Despair

But we don’t talk about the poor, now that everyone’s been promoted to the middle class:

An extremely disturbing new study published in the American Journal of Public Health finds that suicides have replaced car accidents as the leading cause of injury-related death in the U.S. This is partly because deaths from automobile accidents are down — that’s the good news.

But the truly catastrophic news is that the suicide rate has increased dramatically: between 2000 and 2009, according to data from the U.S. National Center for Health Statistics, deaths by suicide went up by 15%, and deaths from poisoning increased by a whopping 128%. Moreover, researchers say that many of the poisoning deaths, which are labeled as “accidental,” may actually be intentional. According to the study’s author, Professor Ian Rockett, an epidemiologist at West Virginia University, “Suicides are terribly undercounted; I think the problem is much worse than official data would lead us to believe.” He added “there may be 20 percent or more unrecognized suicides.”

Experts note that much of the increase in poisoning deaths is due to prescription drug overdoses, but none of the reports I found about the study speculate about what psychological, social, or economic causes are behind the spike in suicides. (I was unable to find an online copy of the study itself). But there is strong evidence elsewhere that our disastrous economy may be playing a significant role. Last year, a report by the Center for Disease Control and Prevention found that “[s]uicide rates in the U.S. tend to rise during recessions and fall amid economic booms.”
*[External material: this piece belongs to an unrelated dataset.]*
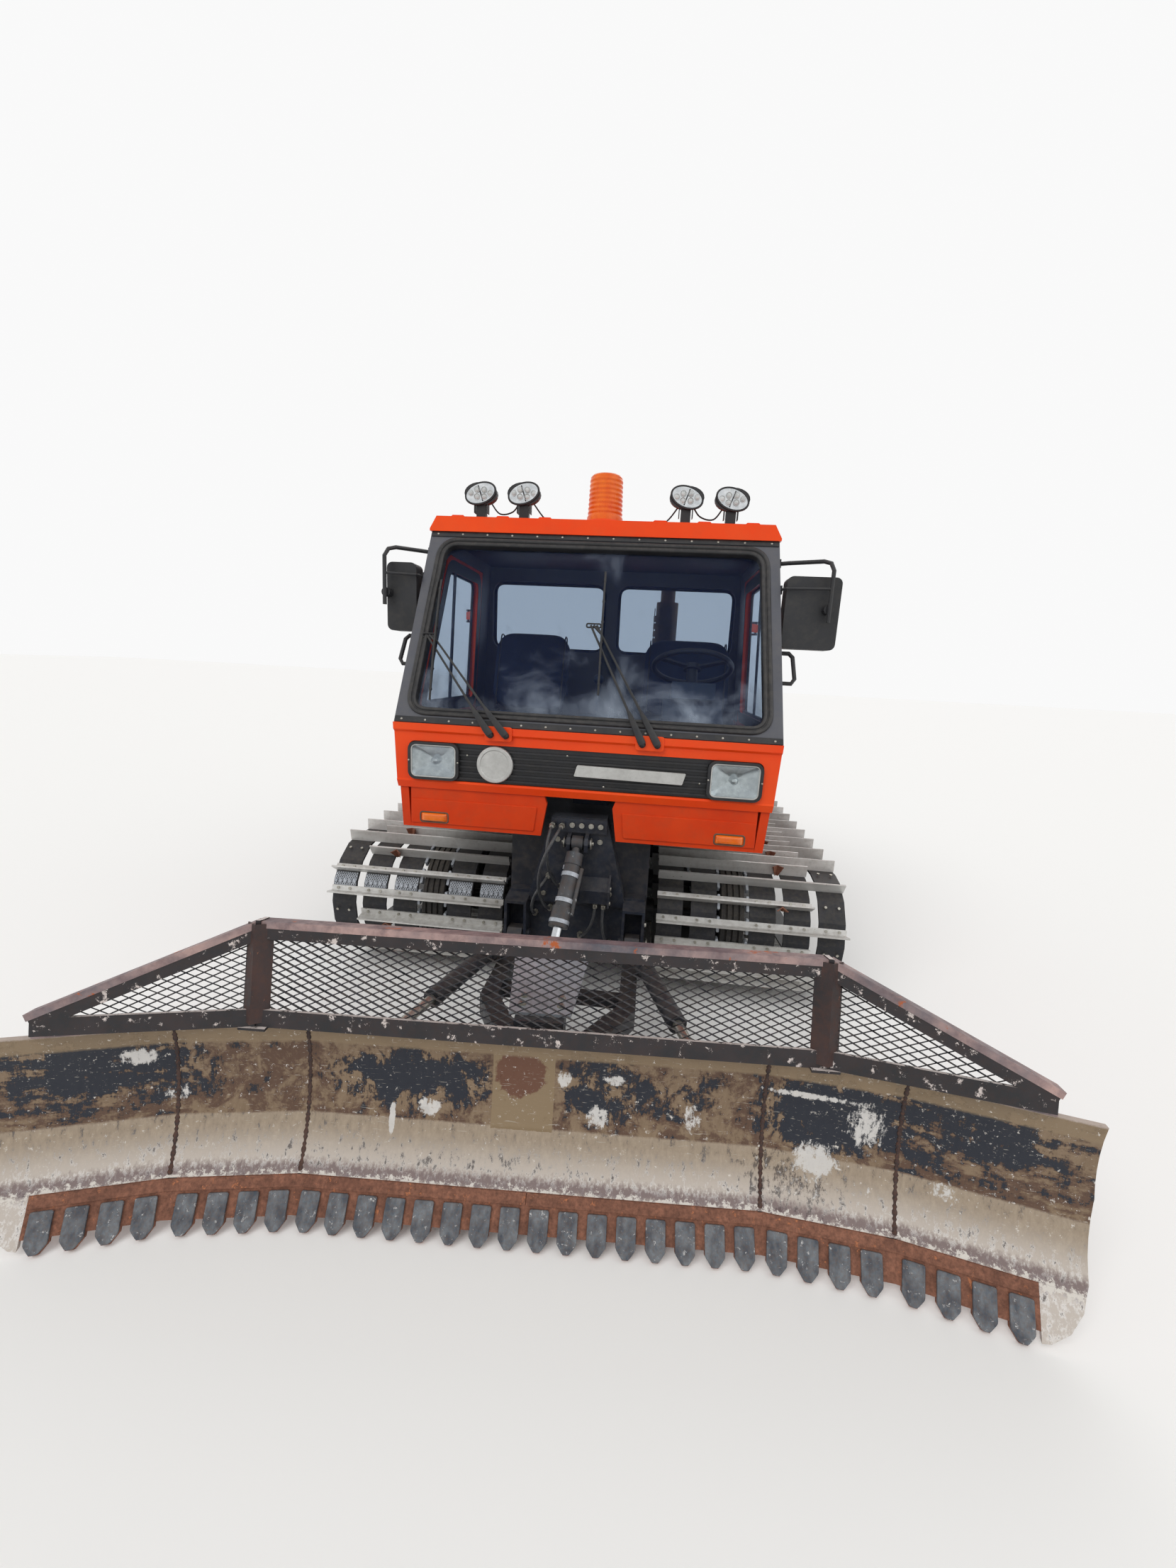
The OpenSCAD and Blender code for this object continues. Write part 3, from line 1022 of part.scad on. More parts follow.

In Europe, a recent wave of “suicides by economic crisis” has been well-documented, as these shocking statistics attest:

In Greece, the suicide rate among men increased more than 24 percent from 2007 to 2009, government statistics show. In Ireland during the same period, suicides among men rose more than 16 percent. In Italy, suicides motivated by economic difficulties have increased 52 percent, to 187 in 2010 — the most recent year for which statistics were available — from 123 in 2005.